Publication Spotlight: Higher Mast Cell Accumulation in Human Adipose Tissues Defines Clinically Favorable Obesity Sub-Phenotypes

Publication Spotlight: Higher Mast Cell Accumulation in Human Adipose Tissues Defines Clinically Favorable Obesity Sub-Phenotypes

We are pleased to speak with Dr. Assaf Rudich, and Dr. Matthais Blüher, authors of an innovative new publication of interest to the global obesity medical and scientific community. Their work in identifying human obesity sub-types may lead to improvements in clinical management of patients with obesity.

Congratulations to both of you on this collaboration between Ben-Gurion University of the Negev, Beer-Sheva, Tel Aviv University, and The University of Leipzig.

At present, in order to identify obesity phenotypes, practitioners use clinical-based stratifications, both cross-sectionally and prospectively.

Please give us the top line message from your new research.

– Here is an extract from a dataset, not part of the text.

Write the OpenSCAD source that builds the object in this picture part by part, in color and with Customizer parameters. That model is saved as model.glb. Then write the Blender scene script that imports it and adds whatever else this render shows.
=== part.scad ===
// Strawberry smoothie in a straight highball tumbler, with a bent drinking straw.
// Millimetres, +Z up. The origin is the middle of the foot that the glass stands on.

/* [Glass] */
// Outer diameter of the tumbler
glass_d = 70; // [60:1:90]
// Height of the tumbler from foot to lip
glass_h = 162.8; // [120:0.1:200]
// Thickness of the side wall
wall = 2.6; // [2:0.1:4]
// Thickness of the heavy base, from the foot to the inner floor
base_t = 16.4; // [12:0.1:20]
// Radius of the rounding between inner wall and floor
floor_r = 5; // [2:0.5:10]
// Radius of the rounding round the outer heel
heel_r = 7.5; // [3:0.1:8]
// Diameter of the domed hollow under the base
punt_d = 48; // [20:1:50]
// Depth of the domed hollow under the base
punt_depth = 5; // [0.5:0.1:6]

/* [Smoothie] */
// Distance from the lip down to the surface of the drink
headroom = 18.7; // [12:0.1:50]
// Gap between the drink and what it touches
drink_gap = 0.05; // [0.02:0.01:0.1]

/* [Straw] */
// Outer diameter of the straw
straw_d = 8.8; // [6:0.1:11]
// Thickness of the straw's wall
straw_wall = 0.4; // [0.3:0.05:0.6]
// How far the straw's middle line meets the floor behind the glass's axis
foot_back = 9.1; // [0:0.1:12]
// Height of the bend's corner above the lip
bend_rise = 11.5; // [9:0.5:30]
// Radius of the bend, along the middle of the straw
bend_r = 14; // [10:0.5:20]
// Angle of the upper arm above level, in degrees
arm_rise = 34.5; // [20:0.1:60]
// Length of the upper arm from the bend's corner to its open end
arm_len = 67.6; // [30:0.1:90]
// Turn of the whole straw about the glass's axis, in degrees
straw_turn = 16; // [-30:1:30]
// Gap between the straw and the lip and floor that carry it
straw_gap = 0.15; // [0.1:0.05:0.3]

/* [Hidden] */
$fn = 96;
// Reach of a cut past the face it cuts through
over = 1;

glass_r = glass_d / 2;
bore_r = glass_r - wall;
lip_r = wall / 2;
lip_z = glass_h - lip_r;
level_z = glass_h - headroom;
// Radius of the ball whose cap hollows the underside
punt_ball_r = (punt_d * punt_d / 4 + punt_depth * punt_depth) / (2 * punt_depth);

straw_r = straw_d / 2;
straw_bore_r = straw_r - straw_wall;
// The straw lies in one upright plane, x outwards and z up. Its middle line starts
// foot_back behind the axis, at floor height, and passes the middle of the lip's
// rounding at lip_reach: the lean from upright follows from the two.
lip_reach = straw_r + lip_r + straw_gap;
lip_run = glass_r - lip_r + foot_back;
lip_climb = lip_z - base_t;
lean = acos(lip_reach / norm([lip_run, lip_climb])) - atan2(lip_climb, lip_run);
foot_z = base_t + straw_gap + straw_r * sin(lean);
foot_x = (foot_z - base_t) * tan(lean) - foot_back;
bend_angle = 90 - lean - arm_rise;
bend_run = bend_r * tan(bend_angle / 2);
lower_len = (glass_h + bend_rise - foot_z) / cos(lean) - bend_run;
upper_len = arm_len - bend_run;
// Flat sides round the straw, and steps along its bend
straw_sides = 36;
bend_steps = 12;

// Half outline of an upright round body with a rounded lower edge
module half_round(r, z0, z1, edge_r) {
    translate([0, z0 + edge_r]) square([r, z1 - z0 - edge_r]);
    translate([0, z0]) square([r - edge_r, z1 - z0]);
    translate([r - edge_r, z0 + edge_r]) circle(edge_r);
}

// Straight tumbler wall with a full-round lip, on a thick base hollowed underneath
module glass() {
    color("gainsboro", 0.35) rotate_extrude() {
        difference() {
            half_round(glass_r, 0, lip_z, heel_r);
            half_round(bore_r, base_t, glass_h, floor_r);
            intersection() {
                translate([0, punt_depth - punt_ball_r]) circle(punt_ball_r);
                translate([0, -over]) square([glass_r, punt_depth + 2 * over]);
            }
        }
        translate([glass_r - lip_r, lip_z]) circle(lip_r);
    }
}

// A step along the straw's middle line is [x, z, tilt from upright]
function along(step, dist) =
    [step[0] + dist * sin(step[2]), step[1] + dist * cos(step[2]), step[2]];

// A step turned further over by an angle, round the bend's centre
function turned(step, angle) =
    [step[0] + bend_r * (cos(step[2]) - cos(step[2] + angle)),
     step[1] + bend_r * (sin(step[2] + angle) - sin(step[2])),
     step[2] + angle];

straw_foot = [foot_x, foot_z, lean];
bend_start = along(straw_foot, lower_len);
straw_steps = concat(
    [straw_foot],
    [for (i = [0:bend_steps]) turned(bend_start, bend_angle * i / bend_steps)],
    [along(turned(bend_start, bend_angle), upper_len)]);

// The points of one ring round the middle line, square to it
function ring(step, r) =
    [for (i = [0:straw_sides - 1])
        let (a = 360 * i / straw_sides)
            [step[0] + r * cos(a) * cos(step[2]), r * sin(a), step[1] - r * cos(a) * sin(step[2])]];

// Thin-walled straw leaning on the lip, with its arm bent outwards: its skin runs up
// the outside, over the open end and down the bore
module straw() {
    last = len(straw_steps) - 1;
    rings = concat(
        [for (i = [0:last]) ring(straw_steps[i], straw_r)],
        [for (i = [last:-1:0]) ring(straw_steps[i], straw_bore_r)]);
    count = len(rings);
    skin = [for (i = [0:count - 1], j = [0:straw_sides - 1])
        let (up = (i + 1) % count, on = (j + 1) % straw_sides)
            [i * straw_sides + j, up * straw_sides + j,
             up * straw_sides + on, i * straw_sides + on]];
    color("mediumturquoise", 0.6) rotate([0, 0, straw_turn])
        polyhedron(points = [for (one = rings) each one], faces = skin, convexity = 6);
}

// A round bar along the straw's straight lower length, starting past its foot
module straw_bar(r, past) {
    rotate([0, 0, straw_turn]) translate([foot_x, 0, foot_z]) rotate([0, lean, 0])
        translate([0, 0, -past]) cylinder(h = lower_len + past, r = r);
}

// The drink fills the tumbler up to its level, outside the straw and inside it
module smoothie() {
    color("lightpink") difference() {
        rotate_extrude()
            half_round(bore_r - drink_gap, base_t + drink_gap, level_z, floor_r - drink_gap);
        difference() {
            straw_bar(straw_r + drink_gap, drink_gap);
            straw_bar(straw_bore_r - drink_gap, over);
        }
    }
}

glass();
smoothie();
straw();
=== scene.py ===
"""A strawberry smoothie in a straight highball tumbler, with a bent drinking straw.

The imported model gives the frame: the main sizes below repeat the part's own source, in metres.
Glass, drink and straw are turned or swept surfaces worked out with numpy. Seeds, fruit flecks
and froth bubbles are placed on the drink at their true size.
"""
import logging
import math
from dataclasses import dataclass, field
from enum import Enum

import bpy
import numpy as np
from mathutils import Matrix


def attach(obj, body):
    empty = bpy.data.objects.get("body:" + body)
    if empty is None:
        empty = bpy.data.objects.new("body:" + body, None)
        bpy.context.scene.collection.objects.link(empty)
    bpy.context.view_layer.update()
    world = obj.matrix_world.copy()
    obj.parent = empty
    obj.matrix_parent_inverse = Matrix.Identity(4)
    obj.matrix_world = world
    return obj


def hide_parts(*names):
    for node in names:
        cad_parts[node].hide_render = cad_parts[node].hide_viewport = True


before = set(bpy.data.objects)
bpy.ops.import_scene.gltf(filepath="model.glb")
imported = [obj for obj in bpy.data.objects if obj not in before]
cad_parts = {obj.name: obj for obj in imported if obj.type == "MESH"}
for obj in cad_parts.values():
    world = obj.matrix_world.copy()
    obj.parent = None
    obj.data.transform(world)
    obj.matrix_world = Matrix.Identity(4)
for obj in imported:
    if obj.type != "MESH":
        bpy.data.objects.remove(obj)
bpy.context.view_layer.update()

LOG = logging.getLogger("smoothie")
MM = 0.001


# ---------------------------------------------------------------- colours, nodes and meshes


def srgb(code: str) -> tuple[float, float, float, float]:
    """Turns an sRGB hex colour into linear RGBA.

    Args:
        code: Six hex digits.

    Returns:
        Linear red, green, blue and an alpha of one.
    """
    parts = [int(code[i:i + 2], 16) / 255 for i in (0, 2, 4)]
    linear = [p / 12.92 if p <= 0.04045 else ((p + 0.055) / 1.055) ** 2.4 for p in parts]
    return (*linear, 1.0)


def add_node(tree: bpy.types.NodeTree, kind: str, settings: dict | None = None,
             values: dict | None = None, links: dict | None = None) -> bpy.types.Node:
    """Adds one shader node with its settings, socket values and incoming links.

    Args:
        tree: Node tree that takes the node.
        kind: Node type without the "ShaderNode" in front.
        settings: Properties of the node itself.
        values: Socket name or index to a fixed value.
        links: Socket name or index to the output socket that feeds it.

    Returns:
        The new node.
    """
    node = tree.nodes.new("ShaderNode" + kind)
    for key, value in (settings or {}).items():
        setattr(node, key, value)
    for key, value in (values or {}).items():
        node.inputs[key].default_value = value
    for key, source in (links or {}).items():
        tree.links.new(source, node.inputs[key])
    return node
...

This study hypothesized that greater adipose tissue accumulation of Mast cells – a specific immune cell –  would indicate a more inflammatory adipose tissue, and therefore, would associate with a high cardio-metabolic risk obesity subphenotype. The results, confirmed in 3 independent cohorts of patients with obesity (BMI30 kg/m2), indicate the opposite:

Higher accumulation of Mast cells in visceral adipose tissue associates with a “better”, lower cardio-metabolic risk, obesity phenotype. This was seen even when the studied population was sub-divided to those with diabetes, division by sex, or by the degree of obesity. Yet, most importantly, beyond cross-sectional associations, the study found in 2 independent cohorts an association between higher Mast cell accumulation in adipose tissue obtained during surgery and greater weight loss response to bariatric surgery. 

How can measures of adipose tissue inflammation improve our understanding of new obesity phenotypes?

Adipose tissue inflammation is a complex phenomenon, first of all because inflammation is a multi-layered process that may indicate and/mediate both chronic tissue damage as well as resolution of such damage. Macrophage infiltration of adipose tissue, especially pro-inflammatory macrophage sub-types, is linked with a more severe cardiometabolic obesity phenotype. Conversely, our study shows that Mast cells accumulation in the adipose tissue indicates the opposite. Indeed, higher expression of macrophages genes or their formations in adipose tissue (“crown-like structures”) associate with lower accumulation of mast cells. These underscore the notion that adipose tissue containes valuable information for sub-phenotyping obesity and for directing more personalized obesity management.   

Can this also have an impact on identifying cardio-metabolic risk factors and to support post surgical care for patients who have had bariatric surgery?

Potentially yes! Assuming our findings are confirmed in additional cohorts and in studies pre-defined to test the predictive value of Mast cell accumulation on bariatric surgery outcome, one can envision the following:  A fat biopsy is taken during bariatric surgery and sent for Pathology. Using histology and/or molecular analyses, if the pathologist reports back to the managing clinician that Mast cell accumulation is low, this may indicate rather sub-optimal weight-loss response to the surgery. The clinician can then better tailor the post-operative care of the patient to achieve improved weight-loss response by, for example, intensifying the post-operative means to enhance weight loss.